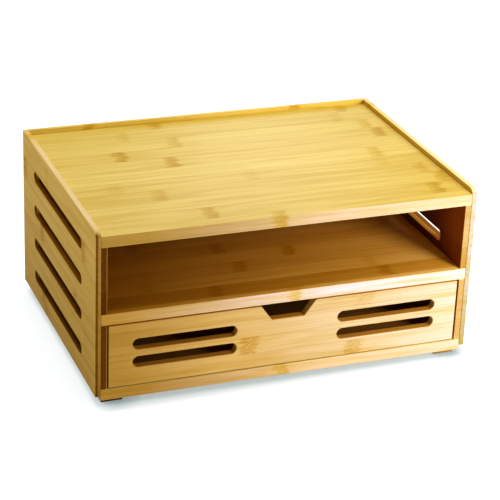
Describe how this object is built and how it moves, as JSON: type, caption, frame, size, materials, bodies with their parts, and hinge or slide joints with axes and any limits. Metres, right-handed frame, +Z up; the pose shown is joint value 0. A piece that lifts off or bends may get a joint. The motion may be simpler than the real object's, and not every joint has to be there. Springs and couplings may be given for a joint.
{
  "type": "monitor riser stand",
  "caption": "Slatted-side bamboo desk riser: flat top with a low rim, an open bay, and a slotted drawer with a finger notch.",
  "frame": {"origin": "centre of the footprint, on the surface that the four feet stand on", "axes": "+X to the right as seen from the front, +Y from the drawer front to the back panel, +Z up"},
  "size_m": [0.35, 0.245, 0.1638],
  "materials": {
    "bamboo_board": "laminated bamboo, clear satin lacquer",
    "bamboo_panel": "thin laminated bamboo, clear satin lacquer",
    "bamboo_upright": "laminated bamboo, clear satin lacquer, darker end grain to the front",
    "bamboo_foot": "bamboo pad, end grain to the front",
    "bamboo_drawer": "laminated bamboo, clear satin lacquer",
    "dowel_wood": "plain beech dowel",
    "brad_steel": "bright drawn steel"
  },
  "bodies": {
    "carcass": {"top_board": "bamboo_board", "middle_shelf": "bamboo_board", "base_board": "bamboo_board", "left_side_panel": "bamboo_panel", "right_side_panel": "bamboo_panel", "back_panel": "bamboo_panel", "upper_left_upright": "bamboo_upright", "upper_right_upright": "bamboo_upright", "lower_left_upright": "bamboo_upright", "lower_right_upright": "bamboo_upright", "foot_front_left": "bamboo_foot", "foot_front_right": "bamboo_foot", "foot_back_left": "bamboo_foot", "foot_back_right": "bamboo_foot", "top_dowels": "dowel_wood", "shelf_dowels": "dowel_wood", "base_dowels": "dowel_wood", "back_panel_brads": "brad_steel"},
    "drawer": {"drawer_front": "bamboo_drawer", "drawer_left_side": "bamboo_drawer", "drawer_right_side": "bamboo_drawer", "drawer_back": "bamboo_drawer", "drawer_bottom": "bamboo_panel", "drawer_front_dowels": "dowel_wood", "drawer_back_dowels": "dowel_wood", "drawer_bottom_brads": "brad_steel"}
  },
  "joints": [
    {"name": "drawer_slide", "type": "slide", "parent": "carcass", "child": "drawer", "axis": [0, -1, 0], "range_m": [0, 0.2]}
  ]
}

=-=-=

Restate the data above exactly, keeping each word as it stands.

## CORRECT RESPONSE
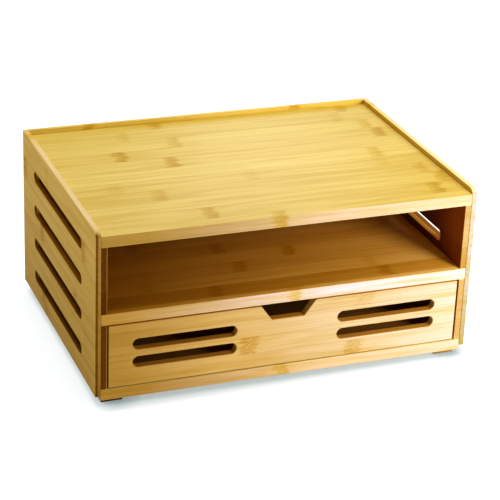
Describe how this object is built and how it moves, as JSON: type, caption, frame, size, materials, bodies with their parts, and hinge or slide joints with axes and any limits. Metres, right-handed frame, +Z up; the pose shown is joint value 0. A piece that lifts off or bends may get a joint. The motion may be simpler than the real object's, and not every joint has to be there. Springs and couplings may be given for a joint.
{
  "type": "monitor riser stand",
  "caption": "Slatted-side bamboo desk riser: flat top with a low rim, an open bay, and a slotted drawer with a finger notch.",
  "frame": {"origin": "centre of the footprint, on the surface that the four feet stand on", "axes": "+X to the right as seen from the front, +Y from the drawer front to the back panel, +Z up"},
  "size_m": [0.35, 0.245, 0.1638],
  "materials": {
    "bamboo_board": "laminated bamboo, clear satin lacquer",
    "bamboo_panel": "thin laminated bamboo, clear satin lacquer",
    "bamboo_upright": "laminated bamboo, clear satin lacquer, darker end grain to the front",
    "bamboo_foot": "bamboo pad, end grain to the front",
    "bamboo_drawer": "laminated bamboo, clear satin lacquer",
    "dowel_wood": "plain beech dowel",
    "brad_steel": "bright drawn steel"
  },
  "bodies": {
    "carcass": {"top_board": "bamboo_board", "middle_shelf": "bamboo_board", "base_board": "bamboo_board", "left_side_panel": "bamboo_panel", "right_side_panel": "bamboo_panel", "back_panel": "bamboo_panel", "upper_left_upright": "bamboo_upright", "upper_right_upright": "bamboo_upright", "lower_left_upright": "bamboo_upright", "lower_right_upright": "bamboo_upright", "foot_front_left": "bamboo_foot", "foot_front_right": "bamboo_foot", "foot_back_left": "bamboo_foot", "foot_back_right": "bamboo_foot", "top_dowels": "dowel_wood", "shelf_dowels": "dowel_wood", "base_dowels": "dowel_wood", "back_panel_brads": "brad_steel"},
    "drawer": {"drawer_front": "bamboo_drawer", "drawer_left_side": "bamboo_drawer", "drawer_right_side": "bamboo_drawer", "drawer_back": "bamboo_drawer", "drawer_bottom": "bamboo_panel", "drawer_front_dowels": "dowel_wood", "drawer_back_dowels": "dowel_wood", "drawer_bottom_brads": "brad_steel"}
  },
  "joints": [
    {"name": "drawer_slide", "type": "slide", "parent": "carcass", "child": "drawer", "axis": [0, -1, 0], "range_m": [0, 0.2]}
  ]
}